Repeat exactly the lines from the start of the records below through the line that contains "backward ** 2)", including both.

— START Information supplied —

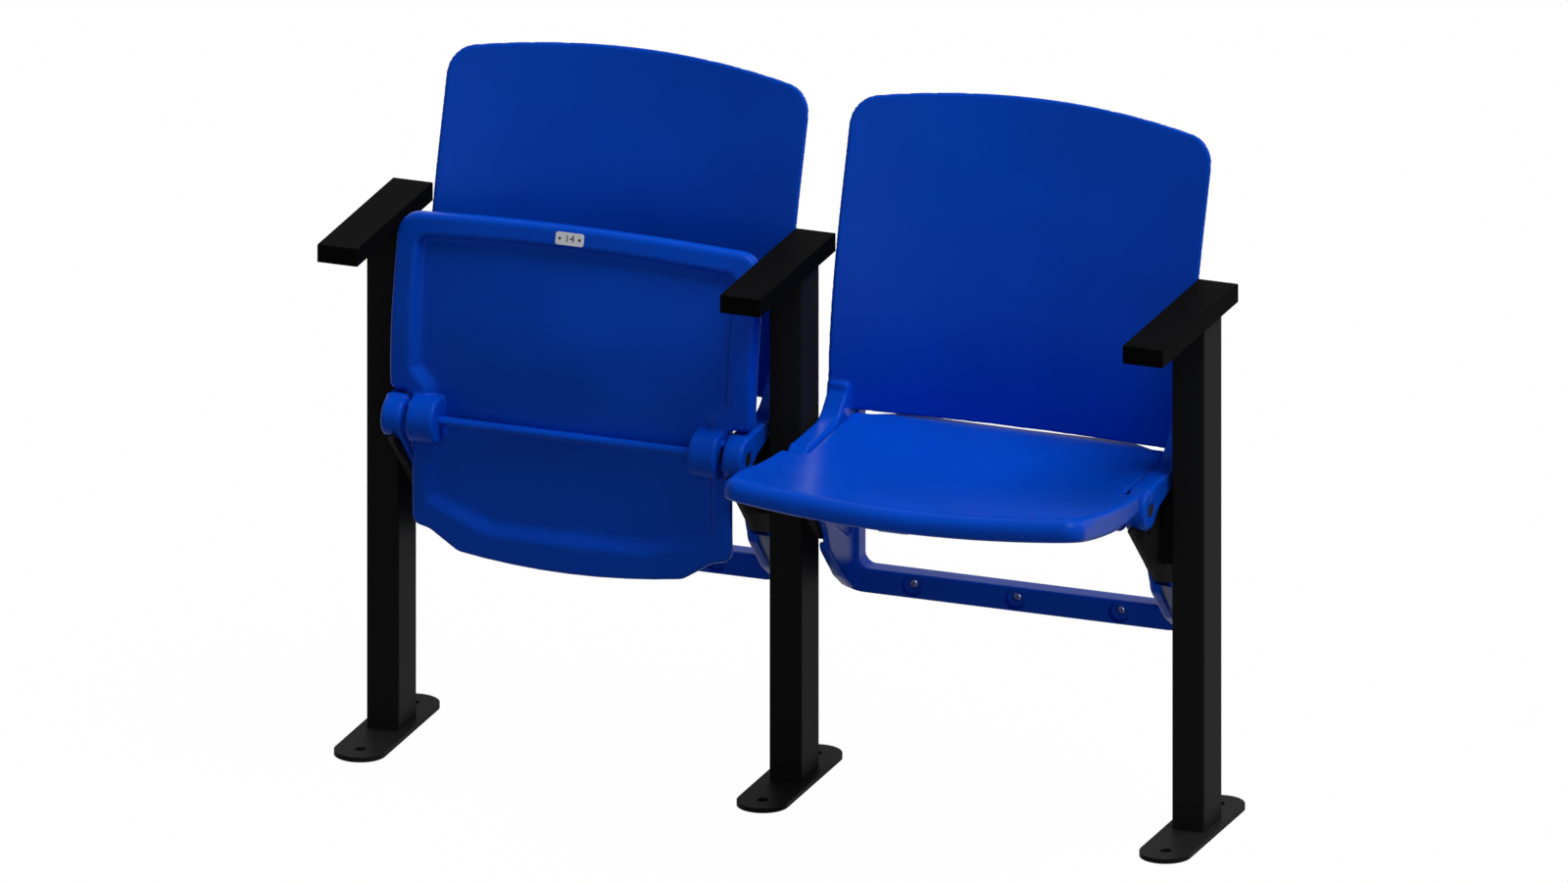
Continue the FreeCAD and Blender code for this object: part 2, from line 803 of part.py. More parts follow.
def pan_top(y):
    """Height of the top face along the middle, above the hinge line."""
    forward = max(size("pan_sweep_start") - y, 0)
    backward = max(y - size("pan_rise_start"), 0) / (size("pan_rear") - size("pan_rise_start"))
    return (size("pan_level") + forward ** 2 / (2 * size("pan_sweep_radius"))
            + size("pan_rise") * backward ** 2)


def pan_depth(y):
    """Depth of the rim below the top face, growing towards the front."""
    back, front = size("pan_hinge_back"), -size("pan_hinge_front")
    share = min(max((back - y) / (back - front), 0), 1)
    growth = share * share * (3 - 2 * share)
    return size("pan_rear_depth") + (size("pan_front_depth") - size("pan_rear_depth")) * growth


def pan_under(y):
    return pan_top(y) - pan_depth(y)


def pan_loft(top, bottom):
    margin = 8
    steps = 18
    width = size("pan_half_width") + margin
    dish = size("pan_dish") * (width / size("pan_half_width")) ** 2
    front, rear = -size("pan_front") - margin, size("pan_rear") + margin
    stations = [front + (rear - front) * step / steps for step in range(steps + 1)]
    return Part.makeLoft([band("y", y, width, bottom(y) + dish, top(y) + dish, -dish)
                          for y in stations], True, False)


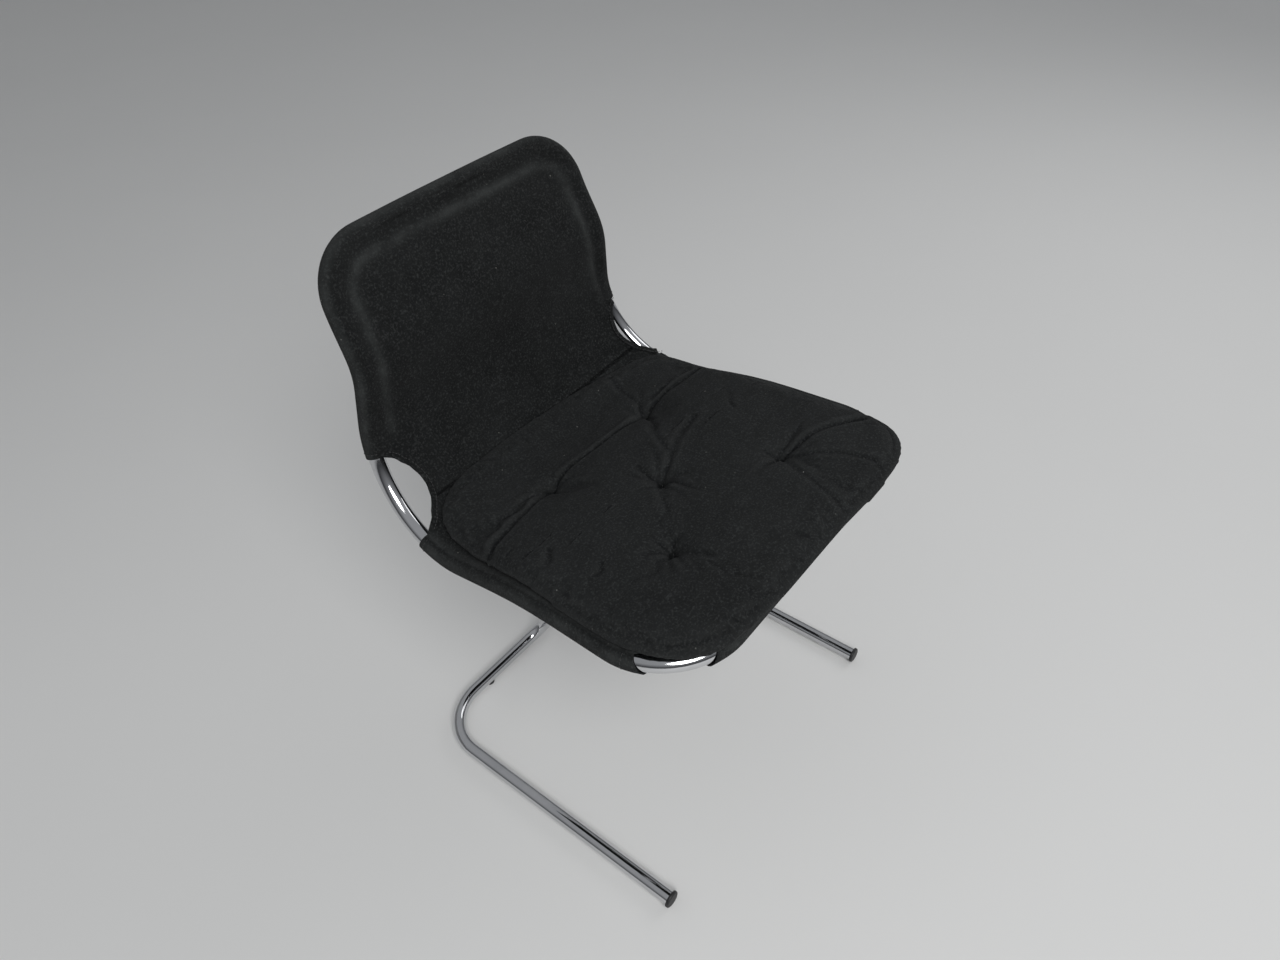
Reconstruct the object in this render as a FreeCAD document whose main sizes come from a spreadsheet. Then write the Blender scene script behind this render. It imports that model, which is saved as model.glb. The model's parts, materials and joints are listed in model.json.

— END Information supplied —

**The output:**
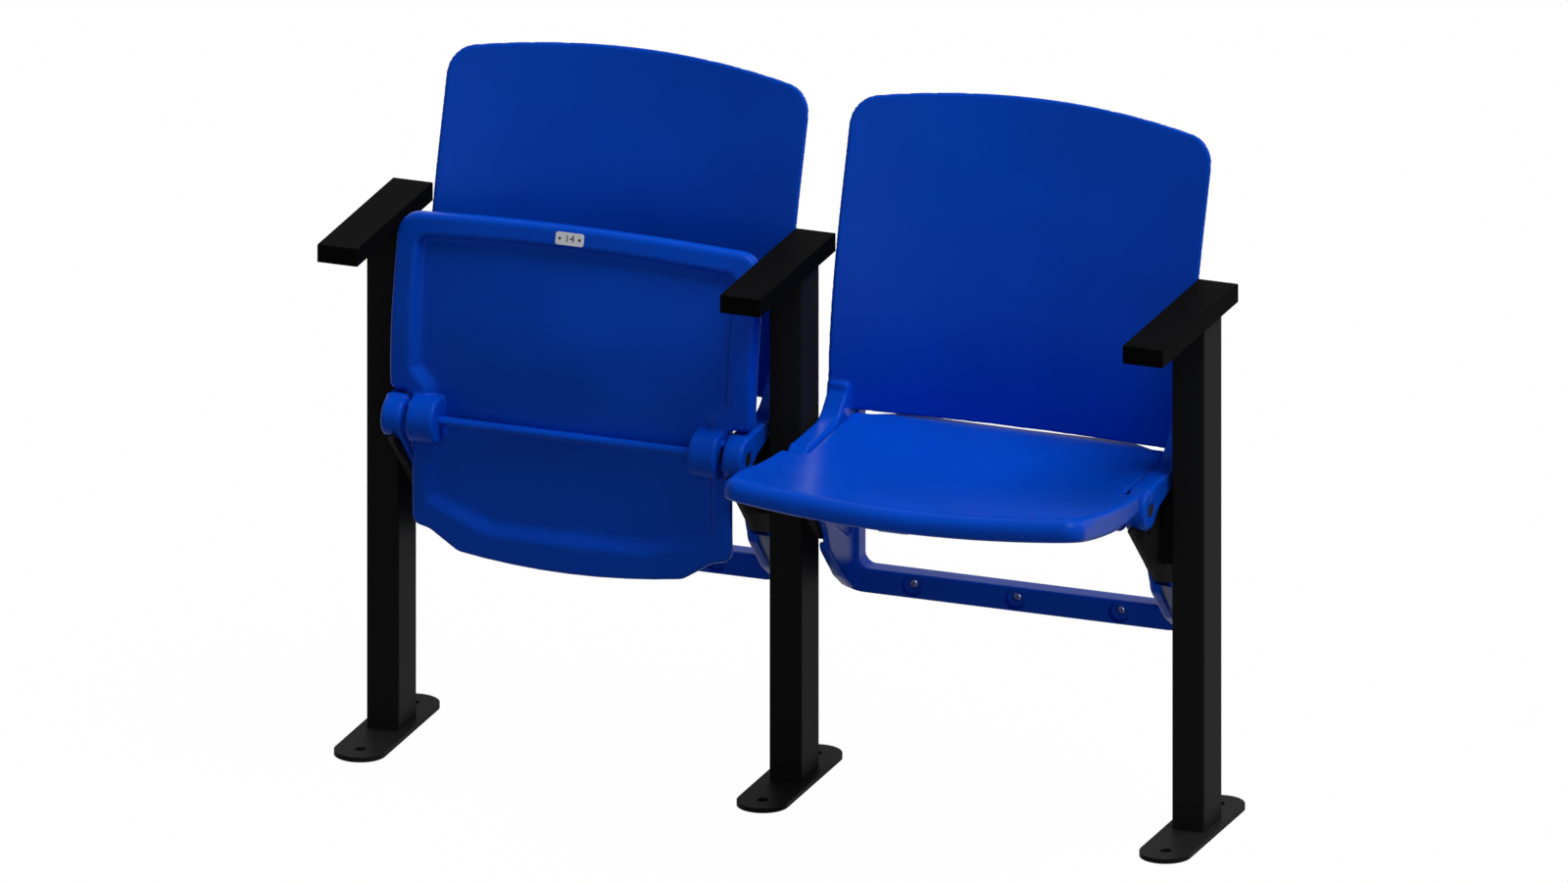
Continue the FreeCAD and Blender code for this object: part 2, from line 803 of part.py. More parts follow.
def pan_top(y):
    """Height of the top face along the middle, above the hinge line."""
    forward = max(size("pan_sweep_start") - y, 0)
    backward = max(y - size("pan_rise_start"), 0) / (size("pan_rear") - size("pan_rise_start"))
    return (size("pan_level") + forward ** 2 / (2 * size("pan_sweep_radius"))
            + size("pan_rise") * backward ** 2)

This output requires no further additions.